On June 13, 1967, President Johnson nominated Thurgood Marshall to the Supreme Court following the retirement of Justice Tom C. Clark, saying that this was "the right thing to do, the right time to do it, the right man and the right place."

Although Johnson clearly did not have any other choices in mind, his advisers have been reported to have floated other names past him for the seat that eventually went to Marshall. In a group discussion, Johnson's wife, Lady Bird Johnson, noted that "Lyndon has done so much" for blacks, and "why not indeed fill the vacancy with a woman." Arizona Supreme Court Chief Justice Lorna E. Lockwood was the main contender. Also discussed was a California judge, Shirley Hufstedler, whom Johnson later placed on the United States Court of Appeals for the Ninth Circuit. In addition, a Johnson staff member, Larry Temple, had suggested Judge A. Leon Higginbotham Jr., whom Johnson previously had appointed to the United States Court of Appeals for the Third Circuit. Johnson dismissed Higginbotham as a possibility, telling Temple,
Larry, the only two people who ever heard of Judge Higginbotham are you and his momma.

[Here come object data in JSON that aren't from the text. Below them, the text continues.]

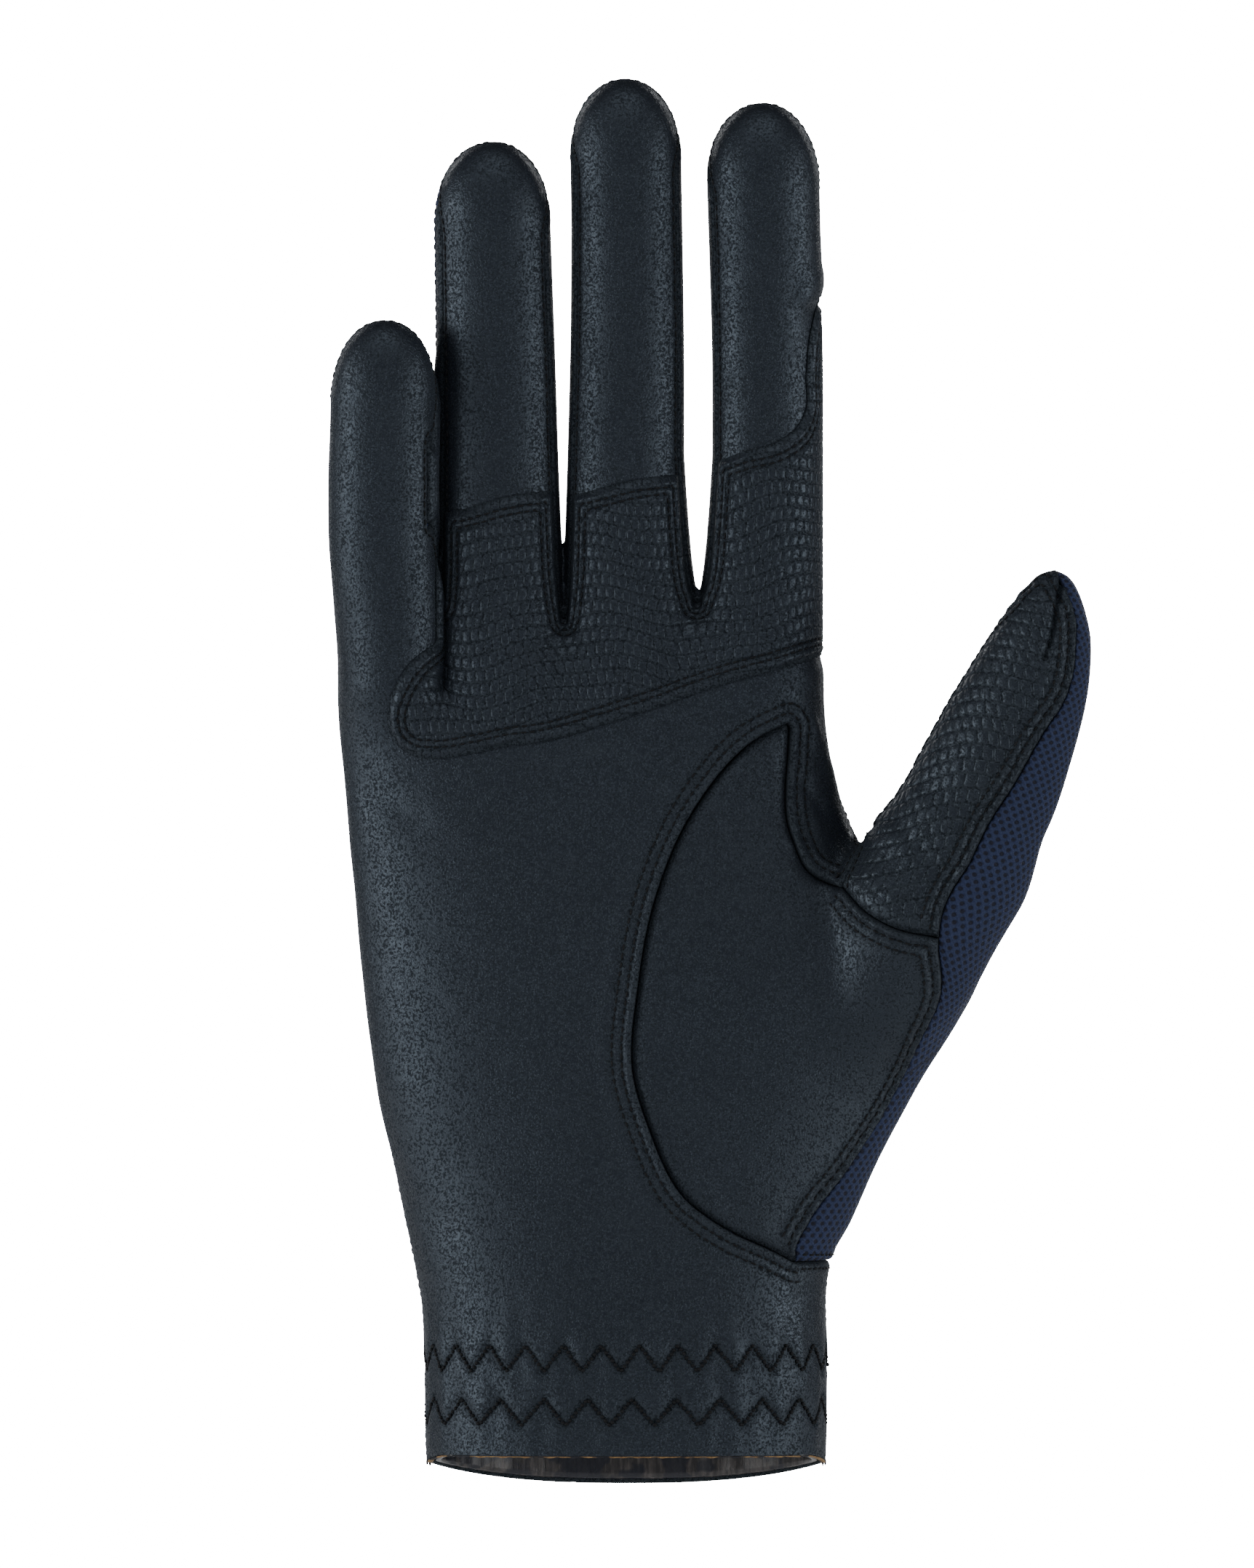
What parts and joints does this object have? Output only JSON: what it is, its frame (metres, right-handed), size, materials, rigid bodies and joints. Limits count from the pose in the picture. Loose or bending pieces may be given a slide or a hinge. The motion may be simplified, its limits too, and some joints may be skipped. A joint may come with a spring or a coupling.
{
  "type": "horse riding glove",
  "caption": "Right-hand riding glove, shaped as worn and open at the wrist, in dark leather with embossed grip panels and a mesh back.",
  "frame": {"origin": "middle of the wrist opening, on the level of the lowest point of the hem", "axes": "+Z from the wrist to the fingertips, +Y out of the back of the hand, +X towards the thumb"},
  "size_m": [0.1279, 0.0413, 0.2362],
  "materials": {
    "leather": "semi-matte soft-grained dark navy leather",
    "grip_leather": "embossed scale-pattern grip leather, slightly glossy",
    "knit_mesh": "matte navy knit mesh with small staggered holes",
    "facing": "smooth greyish-brown facing inside the hem"
  },
  "bodies": {
    "root": {"palm_panel": "leather", "thumb_base_panel": "leather", "thumb_grip_panel": "grip_leather", "back_panel": "knit_mesh", "cuff_back_panel": "leather", "fourchette_little_ring": "leather", "fourchette_ring_middle": "leather", "fourchette_middle_index": "leather", "palm_grip_patch": "grip_leather", "hem_facing": "facing"}
  },
  "joints": []
}
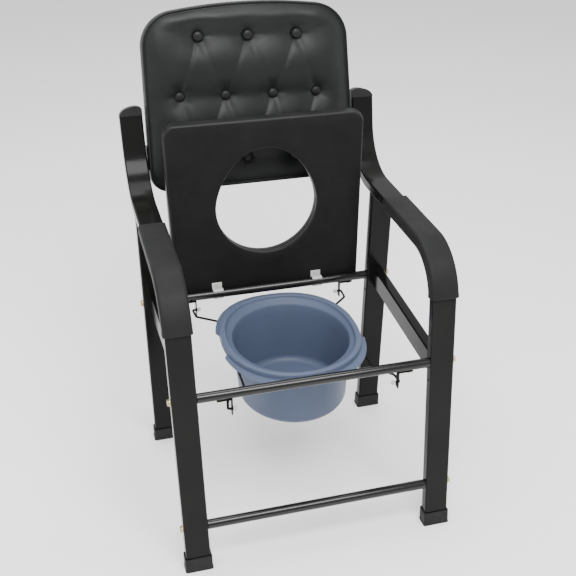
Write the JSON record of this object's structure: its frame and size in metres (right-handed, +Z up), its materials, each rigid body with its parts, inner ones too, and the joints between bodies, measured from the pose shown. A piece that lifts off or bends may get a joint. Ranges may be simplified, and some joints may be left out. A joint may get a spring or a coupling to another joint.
{
  "type": "commode chair",
  "caption": "Armed commode chair with bent flat-oval steel sides, a tufted backrest, a seat with an opening that flips up, and a pail that slides out on rods.",
  "frame": {"origin": "on the floor, at the centre of the chair's plan outline", "axes": "+Z up; the sitter faces -Y; +X to the right as seen from the front"},
  "size_m": [0.5844, 0.683, 0.981],
  "materials": {
    "black_enamel": "semi-gloss powder coat",
    "grey_pad": "matte soft-touch",
    "black_vinyl": "satin upholstery vinyl",
    "black_rubber": "matte",
    "black_plastic": "semi-gloss",
    "blue_plastic": "satin moulded",
    "white_plastic": "satin moulded",
    "black_wire": "semi-gloss coated wire",
    "zinc": "yellow zinc plated",
    "plywood": "black-covered plywood"
  },
  "bodies": {
    "frame": {"side_frame_left": "black_enamel", "rear_leg_left": "black_enamel", "side_rail_left": "black_enamel", "arm_pad_left": "grey_pad", "post_cap_left": "black_plastic", "foot_front_left": "black_rubber", "foot_rear_left": "black_rubber", "rod_left": "black_wire", "backrest_bracket_left": "black_enamel", "hanger_front_left": "black_enamel", "hanger_screw_front_left": "zinc", "rod_cap_front_left": "white_plastic", "hanger_rear_left": "black_enamel", "hanger_screw_rear_left": "zinc", "rod_cap_rear_left": "white_plastic", "bolt_front_left": "zinc", "bolt_lower_left": "zinc", "bolt_rear_left": "zinc", "side_frame_right": "black_enamel", "rear_leg_right": "black_enamel", "side_rail_right": "black_enamel", "arm_pad_right": "grey_pad", "post_cap_right": "black_plastic", "foot_front_right": "black_rubber", "foot_rear_right": "black_rubber", "rod_right": "black_wire", "backrest_bracket_right": "black_enamel", "hanger_front_right": "black_enamel", "hanger_screw_front_right": "zinc", "rod_cap_front_right": "white_plastic", "hanger_rear_right": "black_enamel", "hanger_screw_rear_right": "zinc", "rod_cap_rear_right": "white_plastic", "bolt_front_right": "zinc", "bolt_lower_right": "zinc", "bolt_rear_right": "zinc", "cross_bar_front": "black_enamel", "cross_bar_lower": "black_enamel", "cross_bar_rear": "black_enamel", "backrest_board": "black_vinyl", "backrest_cushion": "black_vinyl", "backrest_button_1_1": "black_vinyl", "backrest_button_1_2": "black_vinyl", "backrest_button_1_3": "black_vinyl", "backrest_button_2_1": "black_vinyl", "backrest_button_2_2": "black_vinyl", "backrest_button_2_3": "black_vinyl", "backrest_button_2_4": "black_vinyl", "backrest_button_3_1": "black_vinyl", "backrest_button_3_2": "black_vinyl", "backrest_button_3_3": "black_vinyl"},
    "seat": {"seat_board": "plywood", "seat_cushion": "black_vinyl", "hinge_clip_left": "white_plastic", "clip_screw_left": "zinc", "hinge_clip_right": "white_plastic", "clip_screw_right": "zinc"},
    "pail": {"pail": "blue_plastic"}
  },
  "joints": [
    {"name": "seat_hinge", "type": "hinge", "parent": "frame", "child": "seat", "pos_m": [0, 0.1076, 0.38], "axis": [1, 0, 0], "range_deg": [0, 92]},
    {"name": "pail_slide", "type": "slide", "parent": "frame", "child": "pail", "axis": [0, -1, 0], "range_m": [0, 0.33]}
  ]
}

Marshall was confirmed as an Associate Justice by a Senate vote of 69–11 on August 31, 1967.

==Abe Fortas Chief Justice and Homer Thornberry Associate Justice nominations==
When Chief Justice Earl Warren announced his retirement in June 1968, Johnson nominated Associate Justice Fortas to replace Warren as Chief Justice, and nominated Homer Thornberry, whom Johnson had previously appointed to the United States Court of Appeals for the Fifth Circuit in 1965, to the Associate Justice seat that Fortas would be vacating. Thornberry was chosen out of a larger field of candidates who were considered, including former United States Deputy Secretary of Defense Cyrus Vance, Maine Senator Edmund Muskie, United States Secretary of the Treasury Henry H. Fowler and prominent lawyer Albert E. Jenner, Jr.

However, the Warren Court's form of jurisprudence had angered many conservative members of the United States Senate, and the nomination of Fortas provided the first opportunity for these senators to register their disenchantment with the direction of the Court; they planned to filibuster Fortas' nomination. Senate Judiciary Committee chair James Eastland told Johnson he "had never seen so much feeling against a man as against Fortas." Fortas was the first Chief Justice nominee ever to appear before the Senate, and he faced hostile questioning about his relationship with Lyndon B. Johnson.

Johnson sought to help Fortas win a majority vote, but only as a face-saving measure, according to Johnson aide Joseph Califano:

"We won't withdraw the nomination. I won't do that to Abe." Though we couldn't get the two-thirds vote needed to shut off debate, Johnson said we could get a majority, and that would be a majority for Fortas. "With a majority on the floor for Abe, he'll be able to stay on the Court with his head up. We have to do that for him." Fortas also wanted the majority vote....On October 1, after a strenuous White House effort, a 45-43 majority of senators voted to end the filibuster, short of the 59 votes needed for cloture, but just barely the majority LBJ wanted to give Fortas. Later that day, Fortas asked the President to withdraw his nomination.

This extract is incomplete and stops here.